Son las 8 de la mañana en Los Ángeles, me dispongo a entrar en el coche y de repente noto como si estuviera nevando. Es imposible. Estamos a fines de agosto y hace un calor que revienta los termómetros. Me fijo bien. Es ceniza. Sí, ceniza cayendo del cielo. Como si la resaca de un volcán en erupción se tratara, las alturas de Hollywood nos regala la prueba de que está ardiendo.
Hace ya siete días que un incendio incontrolado está arrasando centenares de hectáreas. Es un reto para los bomberos. Más que un reto. Ya se han perdido dos vidas.

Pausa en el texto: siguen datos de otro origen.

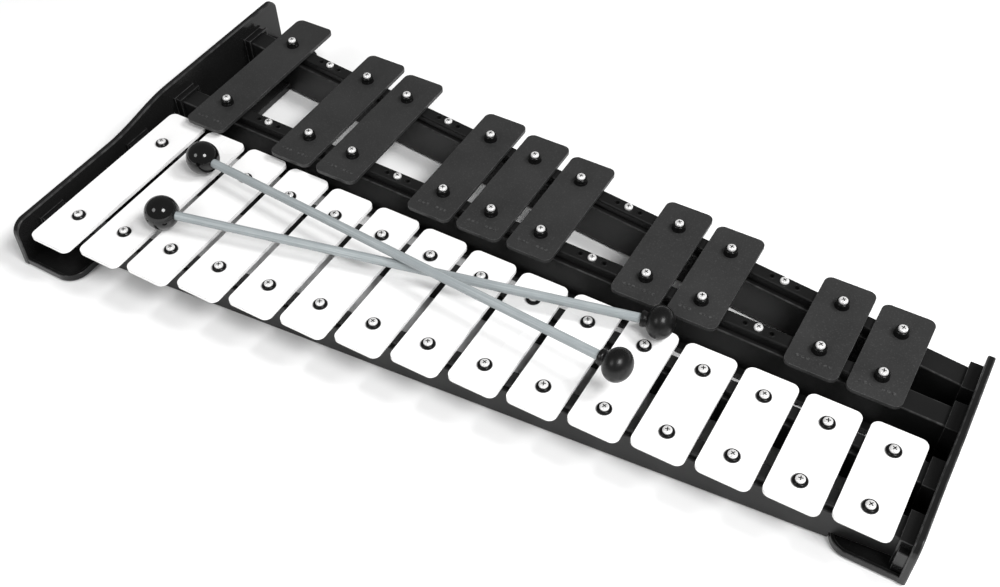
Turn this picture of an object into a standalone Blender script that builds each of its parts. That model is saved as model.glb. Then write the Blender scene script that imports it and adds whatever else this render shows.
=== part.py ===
"""Twenty-five note glockenspiel, sold as a xylophone, with its two mallets.

Two rows of metal bars sit on four rails.  The rails plug into sockets in two moulded end
casings.  X runs along the instrument from the long bars (left) to the short ones (right),
-Y is the player's side and Z is up.  The origin is on the table, at the centre of the
footprint.  Lengths are in metres.
"""
import math

import bmesh
import bpy
from mathutils import Matrix, Vector

MM = 0.001
GAP = 0.3 * MM                      # clearance between neighbouring pieces

# Bars
PITCH = 29 * MM                     # spacing of the natural bars
BAR_WIDTH = 25 * MM
BAR_THICKNESS = 2 * MM
BAR_CORNER = 3.6 * MM
LONGEST_BAR = 110 * MM              # lowest natural
SHARP_LENGTH_FACTOR = 0.98          # the sharps are cut a little shorter than the naturals
SHARP_SPACING = 0.9944              # the sharp row is spaced a little closer than the naturals
SHARP_ROW_X = -0.9 * MM             # and sits slightly to the left
SHARP_BAR_SHIFT = 0.8 * MM          # they sit a little behind the middle of their two screws
NATURAL_BAR_Z = 23.2 * MM           # undersides of the two rows
SHARP_BAR_Z = 28.6 * MM
NATURAL_COUNT = 15
LOWEST_OCTAVE = 5
NOTE_NAMES = "abcdefg"
NOTE_STEPS = (2, 1, 2, 2, 1, 2, 2)  # semitones from each note name to the next
BAR_HOLE_RADIUS = 2.5 * MM
HOLE_SIDES = 8

# Rails: centre line depth at the left and at the right end wall, and height of the top
RAIL_WIDTH = 12.0 * MM
RAIL_BOTTOM = 1.2 * MM
RAIL_REACH = 222.5 * MM             # half the length of a rail, measured along X
NATURAL_RAIL_TOP = 20.0 * MM
SHARP_RAIL_TOP = 23.5 * MM
RAILS = {
    "natural_front": (-86.8 * MM, -50.0 * MM, NATURAL_RAIL_TOP),
    "natural_rear": (-21.1 * MM, -21.1 * MM, NATURAL_RAIL_TOP),
    "sharp_front": (19.6 * MM, 9.1 * MM, SHARP_RAIL_TOP),
    "sharp_rear": (82.8 * MM, 33.4 * MM, SHARP_RAIL_TOP),
}

RAIL_FOOT_REACH = 4.5 * MM          # ledge along the foot of the sharp front rail
RAIL_FOOT_LOW, RAIL_FOOT_HIGH = 1.4 * MM, 4.0 * MM

# Strips between the rails and the bars, with a collared sleeve in each bar hole
STRIP_WIDTH = 8 * MM
STRIP_OVERHANG = 12 * MM            # past the centre of the end bars
SLEEVE_RADIUS = BAR_HOLE_RADIUS - GAP
COLLAR_RADIUS = 3.4 * MM
NATURAL_COLLAR = 1.0 * MM
SHARP_COLLAR = 2.9 * MM

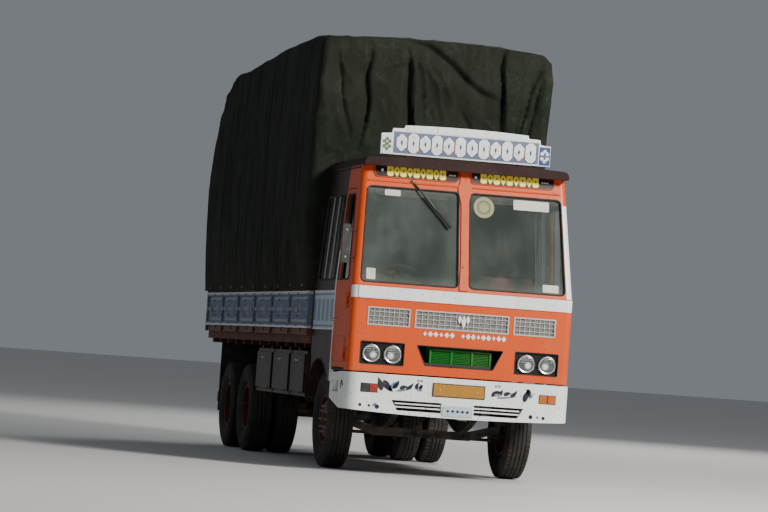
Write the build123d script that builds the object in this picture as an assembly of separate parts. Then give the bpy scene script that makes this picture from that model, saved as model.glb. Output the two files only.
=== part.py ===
from build123d import *
import os
from math import cos, radians, sin, sqrt

# A forward-control three-axle goods truck with a coach-built cab, a boarded body and a tarpaulin.
# The truck faces -Y, its left side is +X and +Z is up. The wheels stand on Z = 0.
# Places along the truck are stations: millimetres behind the front of the bumper.

overall_length = 9200
touch = 0.3                 # gap left where two pieces are seated without sharing a face
past = 1                    # how far a cutting form runs past what it cuts
beyond = 2000               # half-width of a cutting form wider than the truck

# Axles and wheels
front_axle_at = 1650
wheelbase = 4400
tandem_spacing = 1300
tyre_radius = 515
tyre_width = 278
bead_radius = 254
rim_width = 200
rim_wall = 12
rim_lip = 16
front_tyre_x = 975
dual_x = 910
dual_spacing = 312
kingpin_x = 850
kingpin_radius = 20
kingpin_play = 1
beam_half = 42              # half the depth of the axle's beam and of the knuckle's fork
beam_drop = 95              # from the wheel's centre down to the middle of the beam
steering_arm_length = 180
steering_arm_x = 800
rod_pin_radius = 11
track_rod_radius = 18
spindle_radius = 40
hub_radius = 105
hub_clearance = 0.5
disc_thickness = 14
hand_hole_radius = 24
hand_hole_circle = 205
hand_holes = 6
flat_radius = 180           # flat middle of a wheel's disc
drum_radius = 208
drum_depth = 215

# Chassis
rail_web_x = 430            # outer face of each rail's web
rail_bottom = 880
rail_height = 260
rail_flange = 75
rail_plate = 10
rail_front_at = 110
leaf_width = 75
leaf_thickness = 11
front_leaves = 9
front_spring_half = 700
front_spring_rise = 90
bogie_leaves = 8
bogie_leaf_thickness = 14
bogie_spring_x = 500
bogie_spring_rise = 48
axle_tube_radius = 70
trunnion_radius = 45
trunnion_plate = 12
trunnion_lift = 50          # from the axles up to the bogie's cross shaft
saddle_half = 60
saddle_height = 20          # from an axle's tube up to its spring
banjo_radius = 190
nose_reach = 350            # how far the drive axle's nose reaches forward
bearing_at = 3700
tow_jaw_height = 1010
tow_pin_radius = 21
tow_jaw_half = 70
tow_plate = 25
tow_gap = 70

# Engine, radiator and tanks
engine_half = 290
engine_front_at = 720
engine_rear_at = 1580
engine_top = 1400
gearbox_half = 210
gearbox_rear_at = 2420
shaft_radius = 42
shaft_flange = 70
radiator_at = 330
radiator_half = 300
radiator_depth = 70
radiator_tank = 60
radiator_groove = 12
header_tank_height = 80
fuel_tank_at = (2420, 3460)
fuel_tank_x = (700, 1150)
fuel_tank_z = (640, 1150)
air_tanks_at = (3600, 4300)
air_tank_x = (760, 1040)
air_tank_radius = 115
air_tank_height = 1000
locker_x = (720, 1180)
locker_z = (730, 1225)
# Lockers under the deck: side (-1 is the driver's), front and rear station
lockers = [(-1, 2290, 3180), (-1, 3240, 4280), (-1, 4340, 5360), (1, 4420, 5360)]

# Cab
cab_face_at = 70
cab_depth = 2060
cab_half = 1175
cab_taper = 83              # how much narrower each side is at the cab's top
cab_wall = 40
cab_skirt = 930             # lower edge of the cab's sides
cab_front_bottom = 1060
belt_height = 1950
belt_ledge = 30
screen_slope = 0.26
cab_top = 3200
cab_corner = 65
roof_edge = 25              # upright edge of the roof over the cab's top
roof_corner = 60
roof_crown = 112
roof_wall = 38
roof_frame = 60             # solid stretch of the roof over the front and rear walls
visor_reach = 130
visor_lip = (12, 17)        # the lip's depth along the truck and below the visor
belt_drop = (135, 5)        # the belt's lower and upper edge below the belt height
belt_proud = 12
floor_thickness = 50
pane_lift = 35              # from the belt up to the panes
pane_drop = 215             # from the cab's top down to the panes
pane_margin = (85, 57)      # from the cab's sides to the panes, at their bottom and top
pane_radius = 55
screen_post = 120
glass_thickness = 6
door_front_at = 262
door_rear_at = 988
door_bottom = 1075
door_top = 2960
door_gap = 8
door_rear_gap = 18
door_frame = 55
door_hinge_z = (1220, 1780)
door_barrel = 80
door_leaf = 40
handle_z = (1560, 1585)
hinge_radius = 10
hinge_play = 0.5            # between the ends of two barrels on one pin
quarter_window_margin = 130
arch_radius = 640
sign_at = 440
sign_seat = 7
sign_half = 910
sign_bottom = 3330
sign_thickness = 36
# Right half of the sign board's top edge: x and z, from its end to the raised strip
sign_steps = [(910, 3545), (800, 3555), (790, 3605), (670, 3610), (660, 3642)]
sign_top = 3658
sign_pad_x = 600

# Inside the cab
seat_base = 1560
seat_height = 110
seat_back_top = 2180
seat_stations = (1060, 1480)
seat_back_at = (1400, 1510)
bench_at = 1740
cushion_radius = 28
cover_half = 400
cover_front_at = 460
cover_rear_at = 1640
cover_top = 1500
floor_opening = 372
dash_rear_at = 420
dash_drop = 10              # from the belt down to the dashboard's top
dash_height = 300
hood_half = 220
steer_inset = 535           # from the cab's side to the steering wheel's middle
steer_at = 560
steer_lift = 100            # from the belt up to the steering wheel's middle
steer_radius = 240
steer_rim = 15
steer_hub = 50
steer_tilt = -32
column_run = 300
column_radius = 30

# Front panel: openings and lamps
grille_drop = 220           # from the belt down to the grilles
grille_height = 190
grille_frame = 14
grille_depth = 30
lamp_x = (710, 935)
lamp_height = 1250
lamp_radius = 88
lens_curve = 260
lamp_panel_x = (590, 1050)
lamp_panel_z = (1140, 1370)
lamp_panel_depth = 22
intake_top_half = 457
intake_bottom_half = 360
intake_z = (1160, 1363)

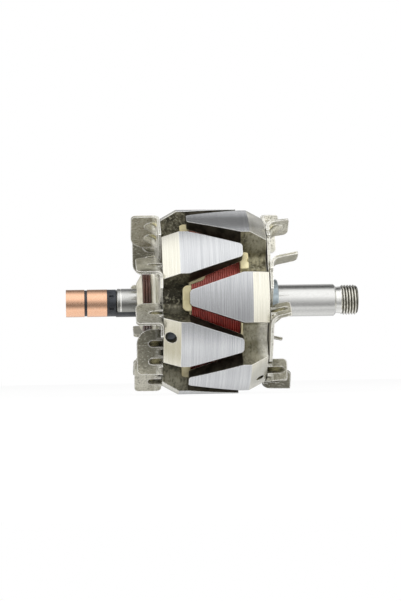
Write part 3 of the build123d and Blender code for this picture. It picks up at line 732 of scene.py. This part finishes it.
def seen_by_camera_or_mirror(tree):
    """1 for rays from the camera, off a gloss or through a clear surface."""
    path = tree.nodes.new("ShaderNodeLightPath")
    total = path.outputs["Is Camera Ray"]
    for name in ("Is Glossy Ray", "Is Transmission Ray"):
        either = tree.nodes.new("ShaderNodeMath")
        either.operation = "MAXIMUM"
        tree.links.new(total, either.inputs[0])
        tree.links.new(path.outputs[name], either.inputs[1])
        total = either.outputs[0]
    return total


def floor_material():
    """Pale and matt, and close to white wherever the camera or a mirror sees it."""
    material = bpy.data.materials.new("floor")
    material.use_nodes = True
    tree = material.node_tree
    diffuse = tree.nodes["Principled BSDF"]
    diffuse.inputs["Base Color"].default_value = FLOOR_COLOR
    diffuse.inputs["Roughness"].default_value = 1.0
    diffuse.inputs["Specular IOR Level"].default_value = 0.0
    glow = tree.nodes.new("ShaderNodeEmission")
    glow.inputs["Strength"].default_value = 1.0
    share = tree.nodes.new("ShaderNodeMath")
    share.operation = "MULTIPLY"
    tree.links.new(seen_by_camera_or_mirror(tree), share.inputs[0])
    share.inputs[1].default_value = FLOOR_EMISSION
    mix = tree.nodes.new("ShaderNodeMixShader")
    tree.links.new(share.outputs[0], mix.inputs[0])
    tree.links.new(diffuse.outputs[0], mix.inputs[1])
    tree.links.new(glow.outputs[0], mix.inputs[2])
    tree.links.new(mix.outputs[0], tree.nodes["Material Output"].inputs[0])
    return material


def add_floor():
    """A square floor under the object's lowest point."""
    mesh = bpy.data.meshes.new("floor")
    z = CAD_LOW[2]
    h = FLOOR_HALF
    mesh.from_pydata([(-h, -h, z), (h, -h, z), (h, h, z), (-h, h, z)], [], [(0, 1, 2, 3)])
    mesh.materials.append(floor_material())
    floor = bpy.data.objects.new("floor", mesh)
    floor.visible_glossy = False
    bpy.context.scene.collection.objects.link(floor)


# What the metal mirrors: how bright the studio is round the shaft, from straight behind and below, over the
# front, to straight behind and above, as (degrees, brightness). STUDIO holds for mirrored directions that
# lean to the right, STUDIO_LEFT for the others, and STUDIO_SIDES, as (height, colour), far to either side.
STUDIO = (
    (-180, 0.4), (-150, 0.7), (-120, 0.86), (-96, 0.72), (-78, 0.62), (-58, 0.8), (-47, 0.5), (-38, 0.34),
    (-28, 0.44), (-20, 0.54), (-10, 0.68), (-3, 0.82), (4, 0.9), (12, 0.98), (20, 1.18), (34, 1.2),
    (62, 1.18), (76, 1.06), (86, 0.62), (94, 0.26), (102, 0.14), (112, 0.09), (122, 0.12), (132, 0.27),
    (143, 0.64), (160, 0.4), (180, 0.4),
)
STUDIO_LEFT = (
    (-180, 0.4), (-130, 1.0), (-100, 1.08), (-60, 1.2), (-46, 1.0), (-36, 0.6), (-27, 0.3), (-18, 0.15),
    (-6, 0.17), (4, 0.3), (14, 0.6), (24, 0.88), (36, 1.1), (46, 1.2), (76, 1.22), (96, 0.92), (107, 0.62),
    (118, 0.34), (126, 0.22), (136, 0.25), (160, 0.4), (180, 0.4),
)
STUDIO_SIDES = ((-0.75, (0.42, 0.39, 0.27)), (-0.2, (0.9, 0.89, 0.85)), (0.1, (1.12, 1.12, 1.08)))
LEFT_FADE = (0.045, 0.015)
SIDES_FADE = (0.35, 0.75)
FRONT_FADE = (-0.45, 0.0)
WHITE = (1, 1, 1, 1)
FILL_LEVEL = 0.55


class World:
    """A world, and short calls that add its nodes."""

    def __init__(self, name):
        world = bpy.data.worlds.new(name)
        bpy.context.scene.world = world
        world.use_nodes = True
        self.tree = world.node_tree

    def add(self, kind, *values, **settings):
        """A node, with its first inputs as values or as sockets to link."""
        node = self.tree.nodes.new(kind)
        for key, value in settings.items():
            setattr(node, key, value)
        for socket, value in zip(node.inputs, values):
            if isinstance(value, bpy.types.NodeSocket):
                self.tree.links.new(value, socket)
            else:
                socket.default_value = value
        return node

    def number(self, operation, *values):
        """A number from others."""
        return self.add("ShaderNodeMath", *values, operation=operation).outputs[0]

    def range(self, value, low, high):
        """0 at low and 1 at high, with soft ends."""
        node = self.add("ShaderNodeMapRange", value, low, high, interpolation_type="SMOOTHSTEP")
        return node.outputs[0]

    def ramp(self, share, stops, interpolation):
        """A colour from stops, each with its place from 0 to 1."""
        node = self.add("ShaderNodeValToRGB", share)
        node.color_ramp.interpolation = interpolation
        elements = node.color_ramp.elements
        for number, (place, color) in enumerate(stops):
            stop = elements[number] if number < 2 else elements.new(place)
            stop.position = place
            stop.color = (*color, 1)
        return node.outputs[0]

    def mix(self, share, a, b):
        """A colour between two others."""
        node = self.add("ShaderNodeMix", data_type="RGBA")
        for number, value in ((0, share), (6, a), (7, b)):
            self.tree.links.new(value, node.inputs[number])
        return node.outputs[2]


def studio_colors(world):
    """The colour of the studio by direction."""
    direction = world.add("ShaderNodeTexCoord").outputs["Generated"]
    x, y, z = world.add("ShaderNodeSeparateXYZ", direction).outputs
    forwards = world.number("MULTIPLY", y, -1.0)
    turn = world.number("MULTIPLY_ADD", world.number("ARCTAN2", z, forwards), 1 / (2 * pi), 0.5)
    around = []
    for levels in (STUDIO, STUDIO_LEFT):
        stops = [(degrees / 360 + 0.5, (level,) * 3) for degrees, level in levels]
        around.append(world.ramp(turn, stops, "EASE"))
    middle = world.mix(world.range(x, *LEFT_FADE), *around)
    sideways = world.range(world.number("ABSOLUTE", x), *SIDES_FADE)
    side = world.number("MULTIPLY", sideways, world.range(forwards, *FRONT_FADE))
    height = world.number("MULTIPLY_ADD", z, 0.5, 0.5)
    beyond = world.ramp(height, [(up / 2 + 0.5, color) for up, color in STUDIO_SIDES], "LINEAR")
    return world.mix(side, middle, beyond)


def add_world():
    """White to the camera, a studio with soft dark parts to the metal, and a plain fill for the rest."""
    world = World("studio")
    path = world.add("ShaderNodeLightPath")
    fill = world.add("ShaderNodeBackground", WHITE, FILL_LEVEL)
    studio = world.add("ShaderNodeBackground", studio_colors(world), 1.0)
    white = world.add("ShaderNodeBackground", WHITE, 1.0)
    lit = world.add("ShaderNodeMixShader", path.outputs["Is Glossy Ray"], fill.outputs[0], studio.outputs[0])
    clear = world.number("MAXIMUM", path.outputs["Is Camera Ray"], path.outputs["Is Transmission Ray"])
    seen = world.add("ShaderNodeMixShader", clear, lit.outputs[0], white.outputs[0])
    world.tree.links.new(seen.outputs[0], world.tree.nodes["World Output"].inputs[0])


# Lamps, as name, place, size and power, in metres and watts
LAMPS = (
    ("key", (-0.45, -0.75, 0.75), 0.7, 8.0),
    ("fill", (0.7, -0.6, 0.25), 0.6, 3.5),
    ("top", (0.1, 0.2, 0.9), 0.7, 1.5),
)


def add_lamp(name, place, size, power):
    """A square soft lamp that faces the middle of the object."""
    light = bpy.data.lights.new(name, "AREA")
    light.shape = "SQUARE"
    light.size = size
    light.energy = power
    lamp = bpy.data.objects.new(name, light)
    lamp.location = place
    lamp.rotation_euler = (-Vector(place)).to_track_quat("-Z", "Y").to_euler()
    lamp.visible_glossy = False
    bpy.context.scene.collection.objects.link(lamp)


def add_camera():
    """The camera from the photograph: nearly level, a little to the left and a little below the shaft."""
    view = Vector((sin(CAMERA_YAW), cos(CAMERA_YAW), 0))
    right = Vector((cos(CAMERA_YAW), -sin(CAMERA_YAW), 0))
    up = Vector((0, 0, 1))
    rolled_right = right * cos(CAMERA_ROLL) + up * sin(CAMERA_ROLL)
    rolled_up = up * cos(CAMERA_ROLL) - right * sin(CAMERA_ROLL)
    pose = Matrix((rolled_right, rolled_up, -view)).transposed().to_4x4()
    pose.translation = MM * (Vector(AIM_POINT) - view * CAMERA_DISTANCE)
    data = bpy.data.cameras.new("camera")
    data.sensor_width = SENSOR_WIDTH
    data.lens = FOCAL_PIXELS / PHOTO_HEIGHT * SENSOR_WIDTH
    camera = bpy.data.objects.new("camera", data)
    camera.matrix_world = Matrix.Rotation(ROTOR_PHASE, 4, "X") @ pose
    bpy.context.scene.collection.objects.link(camera)
    bpy.context.scene.camera = camera


dress_nodes()
build_winding()
build_shaft()
add_floor()
add_world()
for lamp in LAMPS:
    add_lamp(*lamp)
add_camera()
bpy.context.scene.view_settings.view_transform = "Standard"
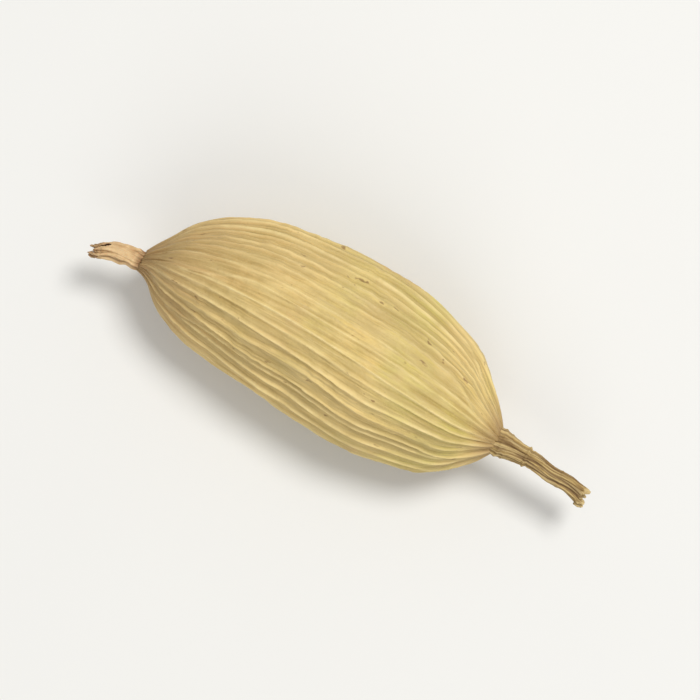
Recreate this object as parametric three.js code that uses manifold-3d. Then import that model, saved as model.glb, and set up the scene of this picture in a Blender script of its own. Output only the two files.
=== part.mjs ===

Mientras las llamas pueden verse desde las distintas autopistas, la 101, la 134, y los helicópteros sobrevuelan la zona, el sol se encuentra eclipsado por nubes grises. No, un momento. No son nubes. Es humo que va comiéndose cada trocito del normalmente cielo azul angelino, y transforma al sol en un perfecto círculo de color naranja. Como si asistiéramos a un atardecer, pero con nuestra estrella más caliente en todo lo alto.
Recibo una llamada. Es mi madre. Madre mediterránea. Quiere controlarse pero acaba soltando "¡Ya sé lo del incendio! ¡Claro que lo sé! ¿Sólo a ti se te ocurre tener que irse tan lejos? ¡Vente ya!" Desde la distancia, desde fuera, todo se agrava, todo se aumenta. Y mira que este fuego ya es lo bastante grande como para no necesitar aumento.
Terremotos brutales, incendios incontrolados, inundaciones destructoras... la otra cara de la ciudad de los sueños. En este caso, pesadillas.
Sin embargo, en medio del caos, en otras partes de la ciudad, la gente sigue conectada a sus portátiles en los Starbucks, y los miles de actores, guionistas, directores, productores, creativos en definitiva que pueblan y circulan por esta ciudad, siguen en sus propios mundos; como si los cataclismos no pudieran detener su actividad, como si el espectáculo debiera continuar. Ya lo dice la famosa frase: "Show must go on". Sólo que esta vez, en lugar de caer nieve artificial, está cayendo ceniza.